This has been both an interesting month as well as an interesting week. The traditional rail of selling in May and going away seems as archaic as the oil stocks that have remained under pressure, not so much from OPEC, but in my opinion, the most extensive pressure, the future.
This week was a good example of the above. Beginning with what seemed like a total rotation of equities from momentum sectors that have saved the market, and possibly the future, into cyclical sectors that were literally crushed by the national lockdown. What stood out though was the technical condition of the NASDAQ stocks, particularly those in in the NASDAQ 100, that a ‘time out’ was possible, although no clear reason for it to happen. Until reopening captured the narrative of the financial media and speculators, Algochums and probably a small number of massive institutions captured much of the volume and lo and behold, Disney (DIS) jumped over 4%, Goldman Sachs (GS) over 17% and United Airline (UAL) over 28%. Three companies that have tremendous potential, but no evidence that such potential will actually be realized. And while all of this was happening, our friends of the future went lower and the claim of the end of the tech rally ensued. Wrong. As one who watches the market nearly every waking moment the price action was more compatible with the aforementioned technical condition of the tech sector then with the notion that there were real sellers emerging. In fact, every time the aforementioned cyclical stocks took a breather, tech and its uncontrollable momentum emerged with its customary yawn and finished the week at respectable highs. Is the cyclical rally finished and tech back in control? Not necessarily yet, and I’m in no rush to add to my cyclical holdings, other than finance. But it was nice to see the first opportunity in a couple of volatile months to invest in some good names, such as NVidia (NVDA) and should it turn around and move lower, I’ll buy more. I prefer to bet on the future these days.

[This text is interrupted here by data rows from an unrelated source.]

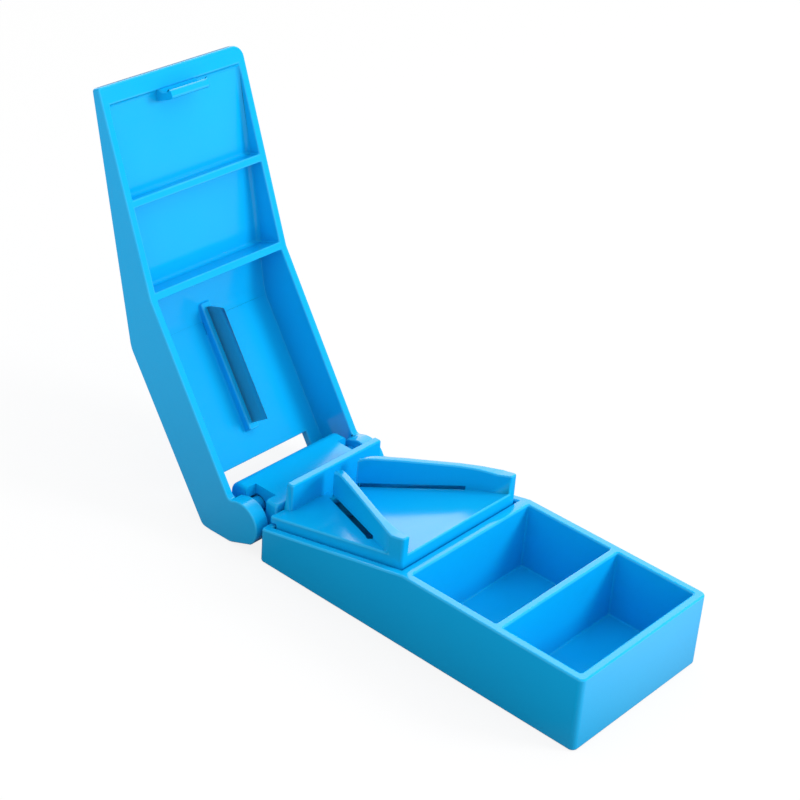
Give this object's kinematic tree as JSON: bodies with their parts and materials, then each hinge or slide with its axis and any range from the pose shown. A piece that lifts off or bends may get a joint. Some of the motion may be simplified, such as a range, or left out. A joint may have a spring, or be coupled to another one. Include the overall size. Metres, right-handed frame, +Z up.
{
  "type": "pill splitter",
  "caption": "Pocket tablet splitter: tray with two storage cells, V-shaped tablet cradle and a hinged wedge-shaped cover that carries the blade.",
  "frame": {"origin": "centre of the tray's flat underside, between its rear face and its front face", "axes": "+X from the hinge towards the storage cells, +Y across the tray and along the hinge axis, +Z up, away from the table"},
  "size_m": [0.1172, 0.0344, 0.0777],
  "materials": {
    "blue_plastic": "glossy injection-moulded polystyrene",
    "blade_steel": "ground stainless steel strip"
  },
  "bodies": {
    "base": {"base_tray": "blue_plastic", "pill_cradle": "blue_plastic"},
    "lid": {"cover": "blue_plastic", "cutting_blade": "blade_steel"}
  },
  "joints": [
    {"name": "cover_hinge", "type": "hinge", "parent": "base", "child": "lid", "pos_m": [-0.04305, 0, 0.00615], "axis": [0, 1, 0], "range_deg": [0, 110.6]}
  ]
}
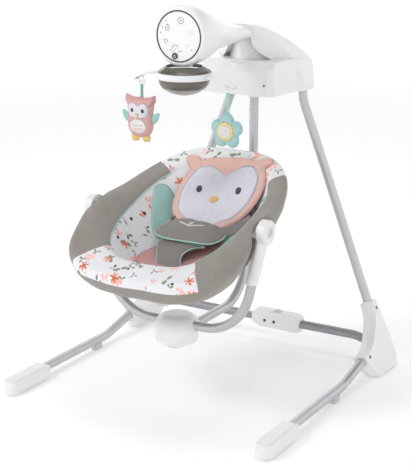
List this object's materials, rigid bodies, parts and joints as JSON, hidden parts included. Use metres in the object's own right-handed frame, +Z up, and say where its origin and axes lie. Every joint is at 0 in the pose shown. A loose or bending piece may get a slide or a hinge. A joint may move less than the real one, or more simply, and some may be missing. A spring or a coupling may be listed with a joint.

There isn’t much to grab on to when it comes the economy, from historical unemployment to the massive blow to the country’s largest cities. Although there is much to hope for in the face of clear ambitions to reopen and the more subtle predictions regarding a second wave if the virus coming from Dr. Fauci and the CDC. And not to forget welcome gains on the many virus therapies and vaccine trials. In short, the benefit to the economy is still in the data to come and although it may highly likely show less weakness, in my opinion, it’s probably better not to over interpret it as improvement. It’s also worth noting today Fed Chairmen Powell reiterated the Fed preparedness for continuing weakness and concern for a potential Fall re-occurrence of the virus and its impact on the economy. Lastly, the President today outlined some opinions on recent events in China, in particular Hong Kong. Still much to work out, but the markets didn’t seem to care. In short, there isn’t much to grab on to when it comes to the economy.

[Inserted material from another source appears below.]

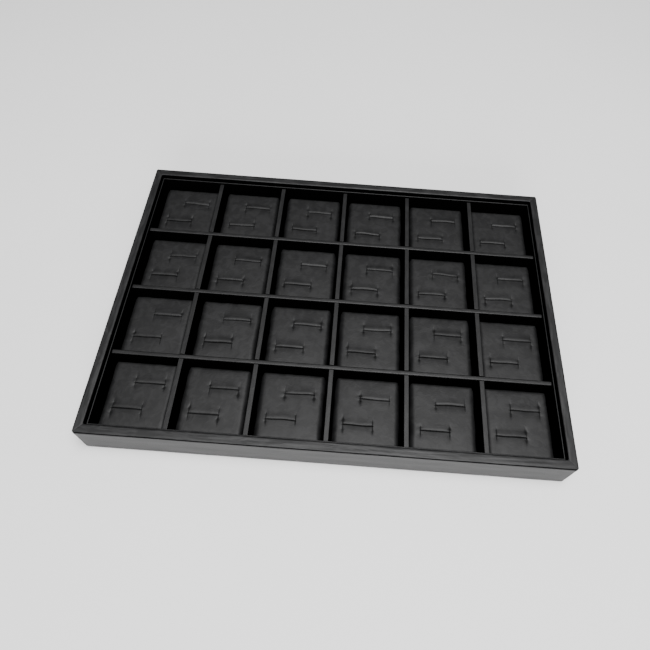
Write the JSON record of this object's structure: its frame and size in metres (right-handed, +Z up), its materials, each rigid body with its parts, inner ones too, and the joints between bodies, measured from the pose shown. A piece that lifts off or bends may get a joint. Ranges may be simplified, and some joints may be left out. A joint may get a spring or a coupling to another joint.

So much is said these days regarding the indifference suggested by stock investors in the face of the worst domestic economic condition since the Great Depression. But this is too easy an accusation to simply sweep away to the drunken media brewing their usual divisive narratives. One thing that has always stood out to me as an investor is how little local and national news has virtually no effect on the broad markets. Just as politics has little impact except for legislative actions, such as a new law, the reason for this disconnect is simply Main Street doesn’t widely care about the markets, when I would suggest Wall Street cares a lot about Main Street than wider opinion would guess. I know this, because everything I analyze is based on the economics, markets, politics and even pop culture, all of which are , in my opinion, the best way to gauge social mood, which I also believe to be the foundation on what the broader markets are expecting. If the future is what the markets expect, Main Street will be the beneficiary whether any other external events attempt to impede that, such as politics, remains the variable we know as risk.